I showed up at the ranch on a Saturday afternoon to see my brother and a bunch of is fraternity brother's having a BBQ.

I asked what's for supper, they said armadillo.

Ever seen an armadillo tail?

At any rate I told them that armadillo's carry
leprosy, enjoy your supper, I am going to Dairy Queen. They headed out to get chicken.
 
My dog used to catch baby jackrabbits quite often and I would just let them go. She once brought home a full grown cottontail and I killed that and ate it, and one time she caught a quail and proudly carried it in her mouth when she walked down to the mailbox with me, a quarter mile each way.
 
I like tree rat, bunnies and coon, Dont mind beaver wood chuck and woods rat. Tried gopher,did not find it too bad. I could not get through a bowl of fox. Many times I have toold myself to try possum, but by the time I got the skin off I couldn't bring myself to put it in the pot.Never have even tried to open an armadillo.
Was 6 days with out eating on a trek through utah, and 4 days with a pinched belly in wyoming.I wouldn't say I wouldn't try 'possum, But I aint ever been so hungry I was tempted.
 
Eatin' possum is a treat in parts of the deep South. Catch a possum and feed it sweet potatoes for a few weeks. Kill it, scald it like a hog to remove the hair, gut it, and place in a bed of coals until the skin splits open and fat starts running out. It's supposed to be delicious.
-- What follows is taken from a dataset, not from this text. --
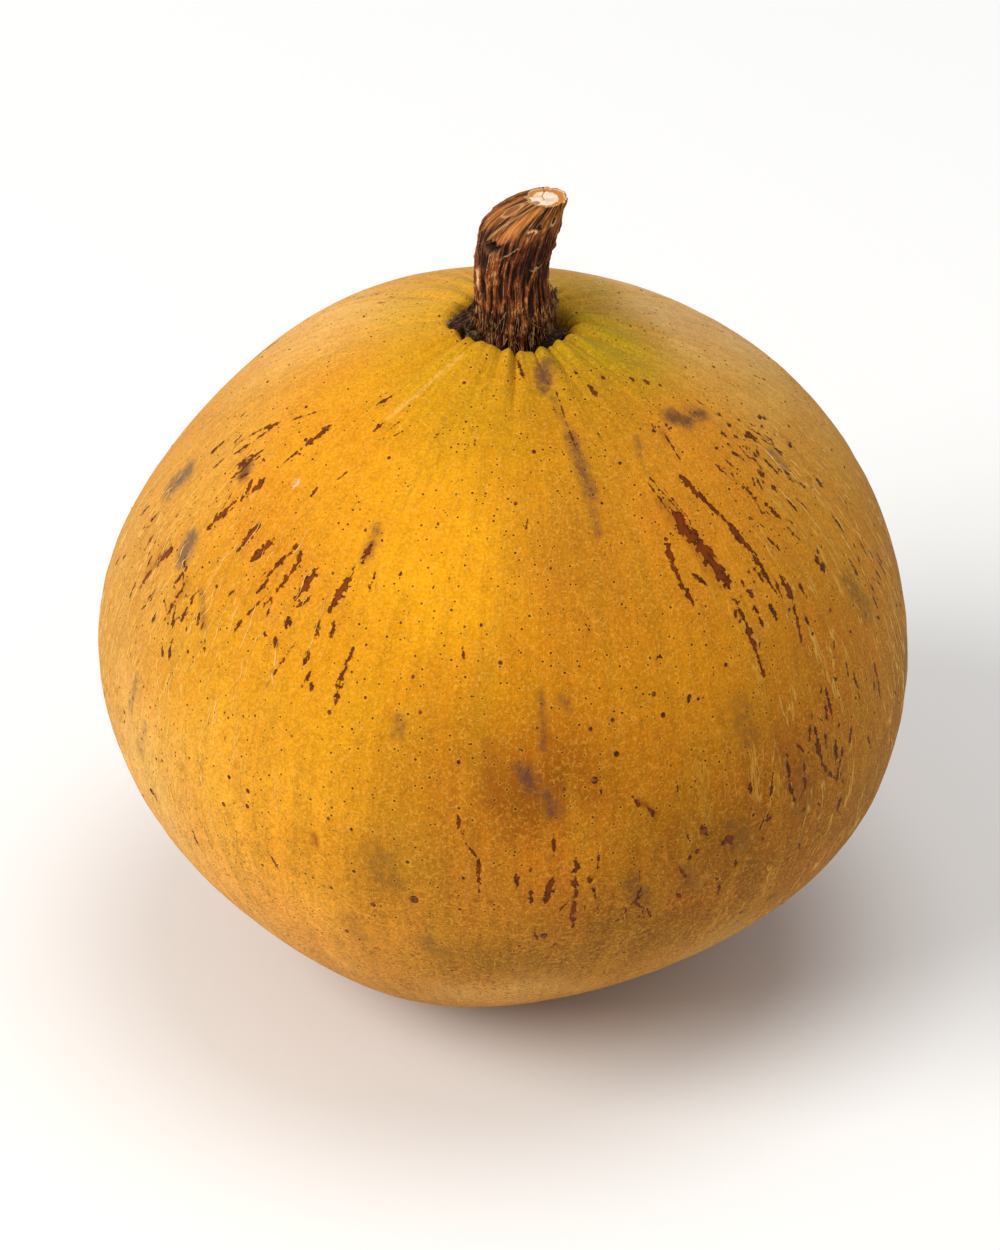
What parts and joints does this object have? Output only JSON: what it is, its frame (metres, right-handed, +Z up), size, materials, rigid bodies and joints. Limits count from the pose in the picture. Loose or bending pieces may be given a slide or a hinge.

The only possum I ever ate, I skinned and gutted it, cut it into sections and cooked with sweet potatoes, onions and carrots.
It was not good enough to ever try again. :td:
 
"The only possum I ever ate, I skinned and gutted it, cut it into sections and cooked with sweet potatoes, onions and carrots.
It was not good enough to ever try again."

When I was talking with my Grandmother about cooking "critters" I told her that when I cooked squirrels that I fried them. They were like eating a bag of rubber bands, she said that I was cooking them wrong.

If you skin a squirrel and skin a frog and lay them side by side, it's hard to tell them apart.

Guess I have just never been hungry enough to eat some things.

Skinning coons, is like skinning a can of Crisco.